Gostei muito do filme. Pra mim o arco mais fraco é justamente o da Ellen Page e por um erro crasso de casting pois as demais personagens da trama estao excelentes. Mas já li outras criticas e comentários achando qualquer um dos outros arcos como o pior, o que evidencia que mais do que em outros filmes, os filmes do Woody Allen sao extremamente pessoais, subjetivos… Depende do quanto cada um se deixa levar. Eu gostei muito mas estava me deixando levar por qualquer coisa talvez pelo fato de que era meu primeiro sábado livre em um bom tempo.
PS: eu curti “Voce vai conhecer…”
Eu também curti muito o “Vc vai conhecer …”. Não entendi a birra que a crítica tem com esse filme. Apontá-lo como o ponto baixo da carreira do Woody Allen é um pouco de exagero, né?

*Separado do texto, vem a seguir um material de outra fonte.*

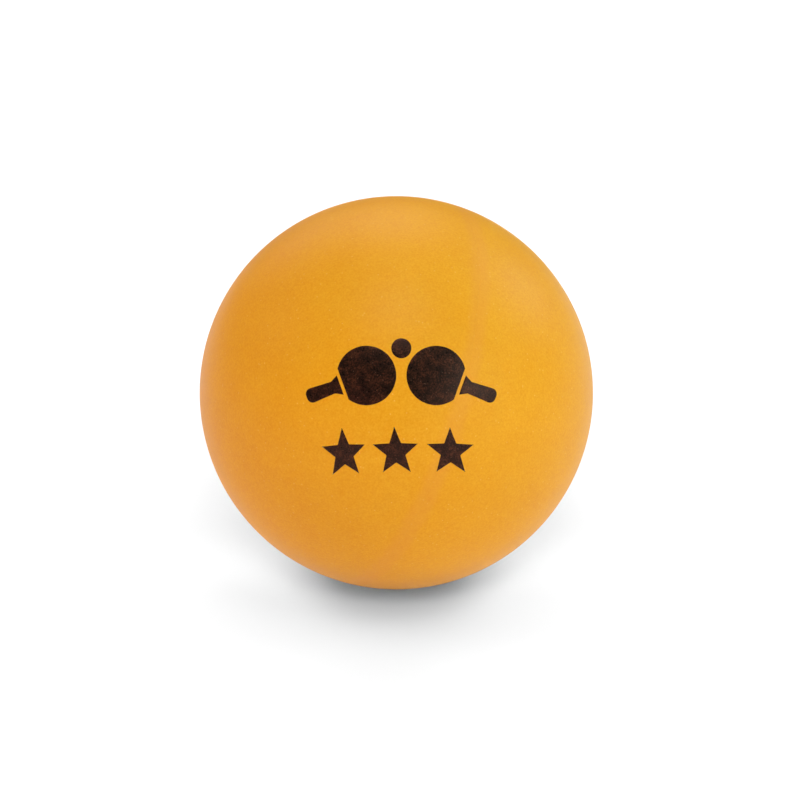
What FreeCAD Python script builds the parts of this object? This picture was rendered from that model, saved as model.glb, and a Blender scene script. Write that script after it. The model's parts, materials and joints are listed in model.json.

“Para Roma Com Amor” é muito, mais muito divertido. E o filme mais injustiçado de sua fase européia é “Scoop” que é melhor do que todos os filmes de comédia dos últimos 15 anos. E só mais um detalhe : Ninguém fez tantos filmes legais, divertidos e amargos sobre a vida, o amor e os relacionamentos como ele. Ou seja : O melhor cineasta do mundo por tudo que já fez e tem feito!!!
Faço das suas as minhas palavras, pois considero a melhor crítica deste filme até o momento, assim como a referência às demais obras de Woody Allen.
Gosto muito dos filmes dele, mas este quase me fez dormir no cinema!